- _Task requirements_
Output the data exactly, with every line intact.

- _Material provided_
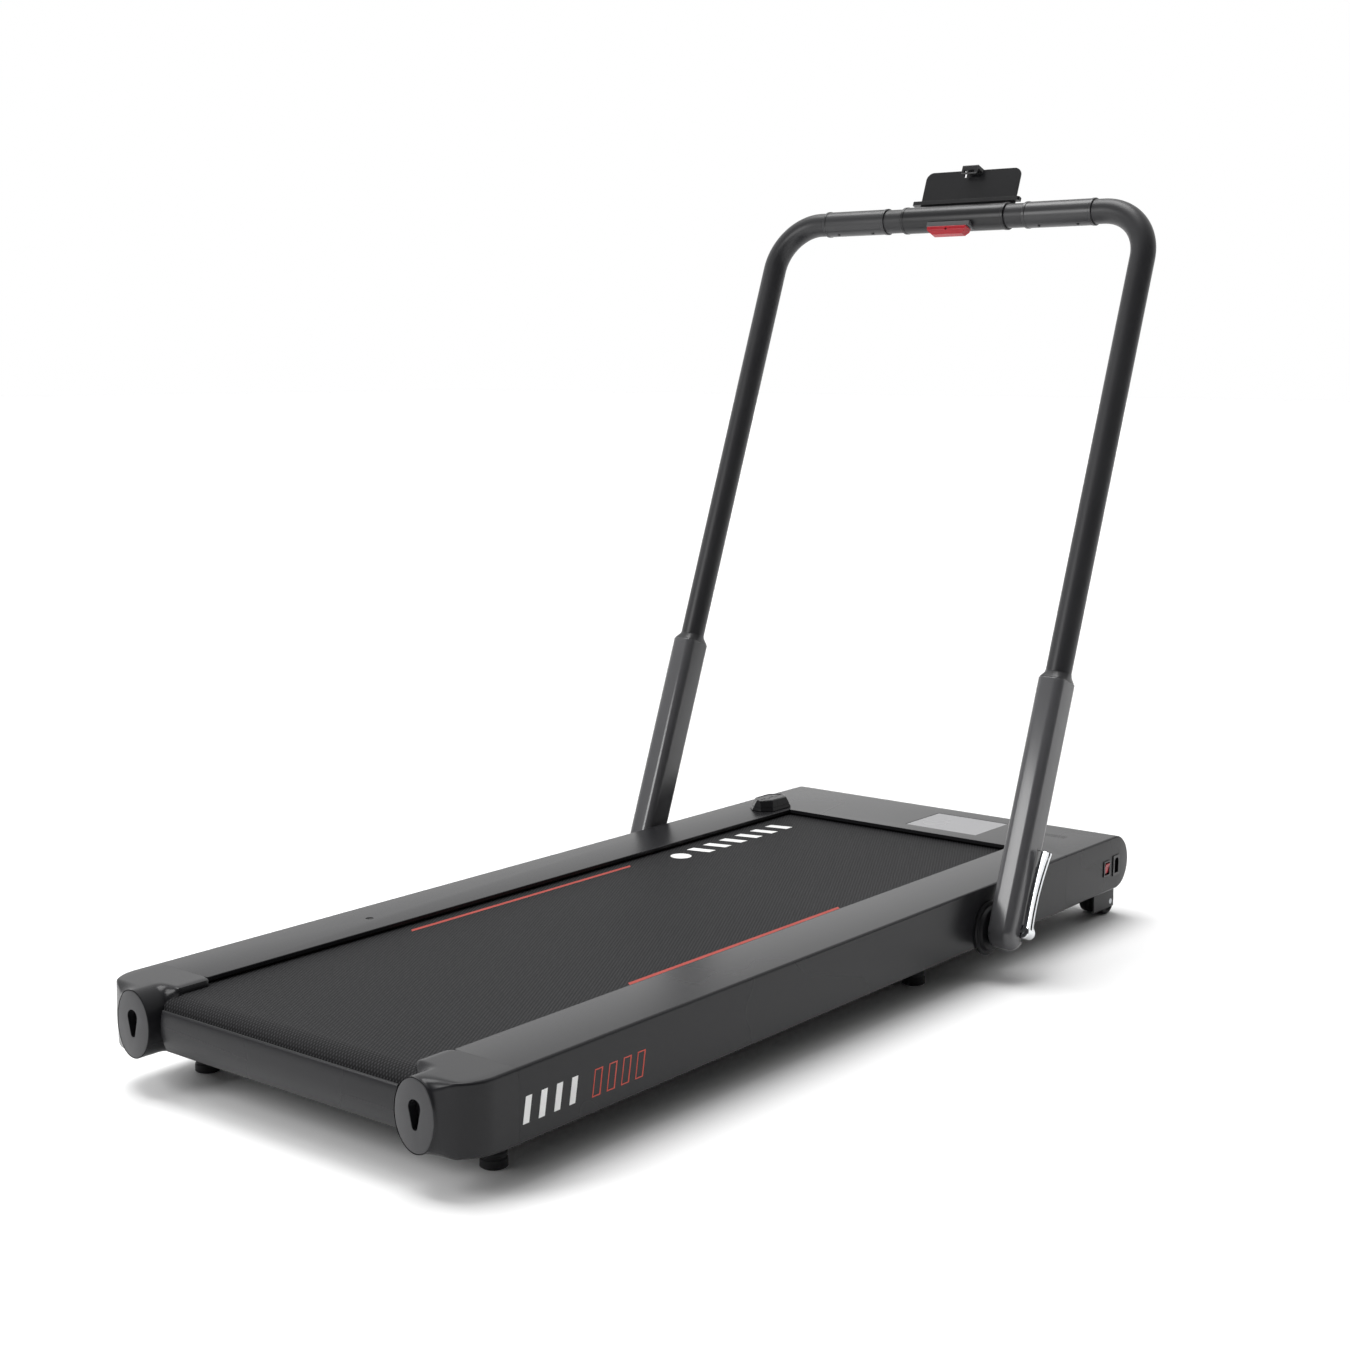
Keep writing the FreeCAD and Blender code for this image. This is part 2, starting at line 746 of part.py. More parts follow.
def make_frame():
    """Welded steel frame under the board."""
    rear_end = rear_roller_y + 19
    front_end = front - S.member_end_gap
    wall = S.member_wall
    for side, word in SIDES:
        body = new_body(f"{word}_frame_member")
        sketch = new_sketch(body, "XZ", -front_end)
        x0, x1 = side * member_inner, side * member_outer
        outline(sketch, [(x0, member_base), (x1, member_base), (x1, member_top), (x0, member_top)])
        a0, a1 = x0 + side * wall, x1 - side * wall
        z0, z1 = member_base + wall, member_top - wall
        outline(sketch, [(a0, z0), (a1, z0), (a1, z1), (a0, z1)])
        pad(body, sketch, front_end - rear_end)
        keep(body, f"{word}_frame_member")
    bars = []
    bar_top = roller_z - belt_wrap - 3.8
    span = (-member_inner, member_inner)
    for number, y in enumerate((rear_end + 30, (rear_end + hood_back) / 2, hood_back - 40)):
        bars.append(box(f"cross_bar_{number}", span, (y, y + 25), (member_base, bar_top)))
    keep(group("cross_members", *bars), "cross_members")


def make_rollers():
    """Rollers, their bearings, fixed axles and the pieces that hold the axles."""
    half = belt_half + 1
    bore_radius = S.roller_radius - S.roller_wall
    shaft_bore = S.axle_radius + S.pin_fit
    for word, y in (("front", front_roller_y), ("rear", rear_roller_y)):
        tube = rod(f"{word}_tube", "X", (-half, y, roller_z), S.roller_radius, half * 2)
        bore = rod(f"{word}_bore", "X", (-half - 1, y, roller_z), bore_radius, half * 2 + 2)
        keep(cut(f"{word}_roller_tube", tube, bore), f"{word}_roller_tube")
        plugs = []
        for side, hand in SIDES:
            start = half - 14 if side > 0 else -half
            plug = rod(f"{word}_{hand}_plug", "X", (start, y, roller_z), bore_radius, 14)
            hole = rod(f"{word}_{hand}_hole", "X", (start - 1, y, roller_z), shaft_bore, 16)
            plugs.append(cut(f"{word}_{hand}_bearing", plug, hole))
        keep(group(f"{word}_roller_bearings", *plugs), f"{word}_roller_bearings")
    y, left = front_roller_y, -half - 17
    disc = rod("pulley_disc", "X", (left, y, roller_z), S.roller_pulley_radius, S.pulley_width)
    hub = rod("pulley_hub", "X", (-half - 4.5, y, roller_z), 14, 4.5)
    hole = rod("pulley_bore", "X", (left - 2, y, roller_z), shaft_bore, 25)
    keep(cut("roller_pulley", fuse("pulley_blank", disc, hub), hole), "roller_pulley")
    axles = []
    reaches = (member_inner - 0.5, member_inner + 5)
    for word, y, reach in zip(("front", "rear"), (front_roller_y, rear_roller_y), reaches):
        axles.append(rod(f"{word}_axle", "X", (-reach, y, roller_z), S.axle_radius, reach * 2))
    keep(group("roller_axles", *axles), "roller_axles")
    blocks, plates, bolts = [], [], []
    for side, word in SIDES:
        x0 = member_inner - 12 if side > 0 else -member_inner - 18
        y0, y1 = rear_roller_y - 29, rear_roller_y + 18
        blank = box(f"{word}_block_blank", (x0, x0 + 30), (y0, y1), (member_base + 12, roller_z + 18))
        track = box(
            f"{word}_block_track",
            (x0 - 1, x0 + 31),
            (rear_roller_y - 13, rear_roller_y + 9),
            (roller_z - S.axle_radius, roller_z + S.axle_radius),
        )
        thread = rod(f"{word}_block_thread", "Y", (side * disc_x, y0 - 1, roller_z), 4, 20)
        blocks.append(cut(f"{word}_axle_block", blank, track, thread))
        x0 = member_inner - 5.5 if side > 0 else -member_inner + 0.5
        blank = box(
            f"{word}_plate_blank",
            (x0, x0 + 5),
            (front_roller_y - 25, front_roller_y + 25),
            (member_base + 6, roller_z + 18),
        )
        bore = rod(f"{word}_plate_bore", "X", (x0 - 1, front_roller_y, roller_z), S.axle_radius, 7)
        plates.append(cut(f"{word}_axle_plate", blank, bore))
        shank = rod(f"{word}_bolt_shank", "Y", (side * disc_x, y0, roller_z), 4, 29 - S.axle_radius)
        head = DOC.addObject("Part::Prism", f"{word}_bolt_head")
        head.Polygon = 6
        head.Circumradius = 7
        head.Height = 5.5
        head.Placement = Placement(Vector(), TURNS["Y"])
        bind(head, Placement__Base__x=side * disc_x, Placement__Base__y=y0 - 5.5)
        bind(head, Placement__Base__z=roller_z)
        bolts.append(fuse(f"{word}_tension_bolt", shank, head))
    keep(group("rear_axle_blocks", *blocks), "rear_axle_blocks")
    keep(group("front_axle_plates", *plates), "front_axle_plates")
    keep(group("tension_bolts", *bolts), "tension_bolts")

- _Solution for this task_
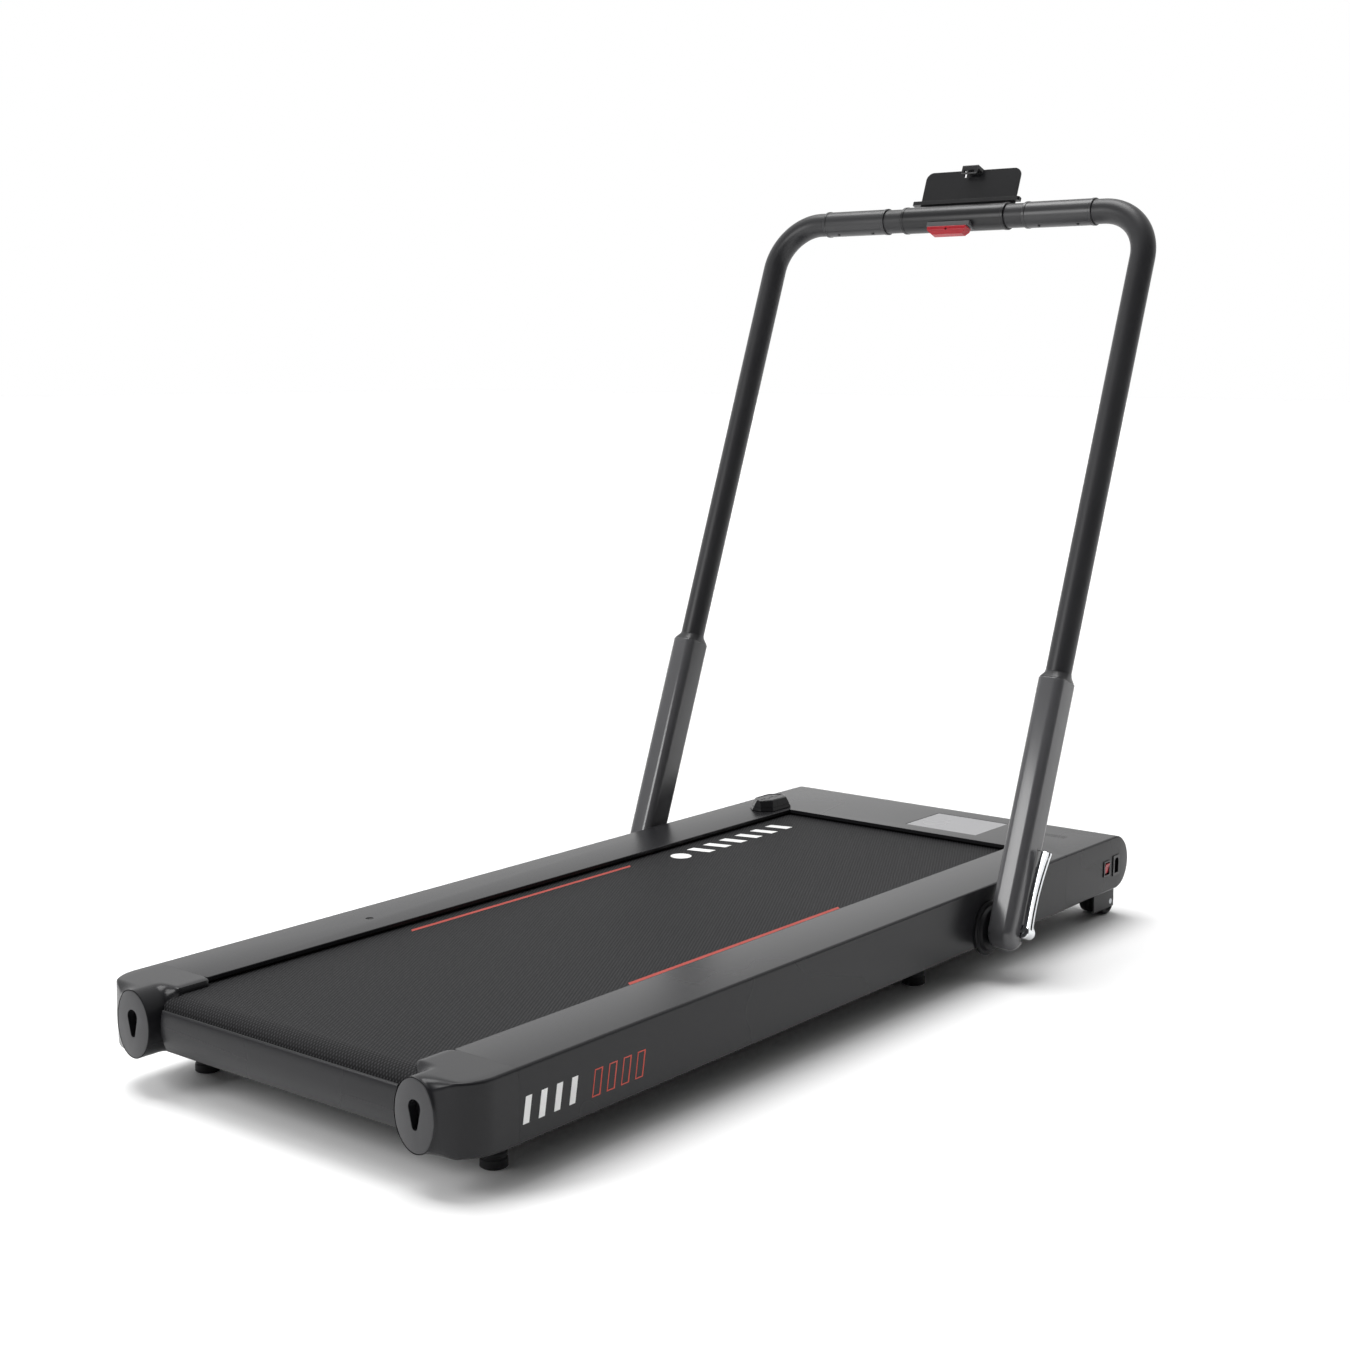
Keep writing the FreeCAD and Blender code for this image. This is part 2, starting at line 746 of part.py. More parts follow.
def make_frame():
    """Welded steel frame under the board."""
    rear_end = rear_roller_y + 19
    front_end = front - S.member_end_gap
    wall = S.member_wall
    for side, word in SIDES:
        body = new_body(f"{word}_frame_member")
        sketch = new_sketch(body, "XZ", -front_end)
        x0, x1 = side * member_inner, side * member_outer
        outline(sketch, [(x0, member_base), (x1, member_base), (x1, member_top), (x0, member_top)])
        a0, a1 = x0 + side * wall, x1 - side * wall
        z0, z1 = member_base + wall, member_top - wall
        outline(sketch, [(a0, z0), (a1, z0), (a1, z1), (a0, z1)])
        pad(body, sketch, front_end - rear_end)
        keep(body, f"{word}_frame_member")
    bars = []
    bar_top = roller_z - belt_wrap - 3.8
    span = (-member_inner, member_inner)
    for number, y in enumerate((rear_end + 30, (rear_end + hood_back) / 2, hood_back - 40)):
        bars.append(box(f"cross_bar_{number}", span, (y, y + 25), (member_base, bar_top)))
    keep(group("cross_members", *bars), "cross_members")


def make_rollers():
    """Rollers, their bearings, fixed axles and the pieces that hold the axles."""
    half = belt_half + 1
    bore_radius = S.roller_radius - S.roller_wall
    shaft_bore = S.axle_radius + S.pin_fit
    for word, y in (("front", front_roller_y), ("rear", rear_roller_y)):
        tube = rod(f"{word}_tube", "X", (-half, y, roller_z), S.roller_radius, half * 2)
        bore = rod(f"{word}_bore", "X", (-half - 1, y, roller_z), bore_radius, half * 2 + 2)
        keep(cut(f"{word}_roller_tube", tube, bore), f"{word}_roller_tube")
        plugs = []
        for side, hand in SIDES:
            start = half - 14 if side > 0 else -half
            plug = rod(f"{word}_{hand}_plug", "X", (start, y, roller_z), bore_radius, 14)
            hole = rod(f"{word}_{hand}_hole", "X", (start - 1, y, roller_z), shaft_bore, 16)
            plugs.append(cut(f"{word}_{hand}_bearing", plug, hole))
        keep(group(f"{word}_roller_bearings", *plugs), f"{word}_roller_bearings")
    y, left = front_roller_y, -half - 17
    disc = rod("pulley_disc", "X", (left, y, roller_z), S.roller_pulley_radius, S.pulley_width)
    hub = rod("pulley_hub", "X", (-half - 4.5, y, roller_z), 14, 4.5)
    hole = rod("pulley_bore", "X", (left - 2, y, roller_z), shaft_bore, 25)
    keep(cut("roller_pulley", fuse("pulley_blank", disc, hub), hole), "roller_pulley")
    axles = []
    reaches = (member_inner - 0.5, member_inner + 5)
    for word, y, reach in zip(("front", "rear"), (front_roller_y, rear_roller_y), reaches):
        axles.append(rod(f"{word}_axle", "X", (-reach, y, roller_z), S.axle_radius, reach * 2))
    keep(group("roller_axles", *axles), "roller_axles")
    blocks, plates, bolts = [], [], []
    for side, word in SIDES:
        x0 = member_inner - 12 if side > 0 else -member_inner - 18
        y0, y1 = rear_roller_y - 29, rear_roller_y + 18
        blank = box(f"{word}_block_blank", (x0, x0 + 30), (y0, y1), (member_base + 12, roller_z + 18))
        track = box(
            f"{word}_block_track",
            (x0 - 1, x0 + 31),
            (rear_roller_y - 13, rear_roller_y + 9),
            (roller_z - S.axle_radius, roller_z + S.axle_radius),
        )
        thread = rod(f"{word}_block_thread", "Y", (side * disc_x, y0 - 1, roller_z), 4, 20)
        blocks.append(cut(f"{word}_axle_block", blank, track, thread))
        x0 = member_inner - 5.5 if side > 0 else -member_inner + 0.5
        blank = box(
            f"{word}_plate_blank",
            (x0, x0 + 5),
            (front_roller_y - 25, front_roller_y + 25),
            (member_base + 6, roller_z + 18),
        )
        bore = rod(f"{word}_plate_bore", "X", (x0 - 1, front_roller_y, roller_z), S.axle_radius, 7)
        plates.append(cut(f"{word}_axle_plate", blank, bore))
        shank = rod(f"{word}_bolt_shank", "Y", (side * disc_x, y0, roller_z), 4, 29 - S.axle_radius)
        head = DOC.addObject("Part::Prism", f"{word}_bolt_head")
        head.Polygon = 6
        head.Circumradius = 7
        head.Height = 5.5
        head.Placement = Placement(Vector(), TURNS["Y"])
        bind(head, Placement__Base__x=side * disc_x, Placement__Base__y=y0 - 5.5)
        bind(head, Placement__Base__z=roller_z)
        bolts.append(fuse(f"{word}_tension_bolt", shank, head))
    keep(group("rear_axle_blocks", *blocks), "rear_axle_blocks")
    keep(group("front_axle_plates", *plates), "front_axle_plates")
    keep(group("tension_bolts", *bolts), "tension_bolts")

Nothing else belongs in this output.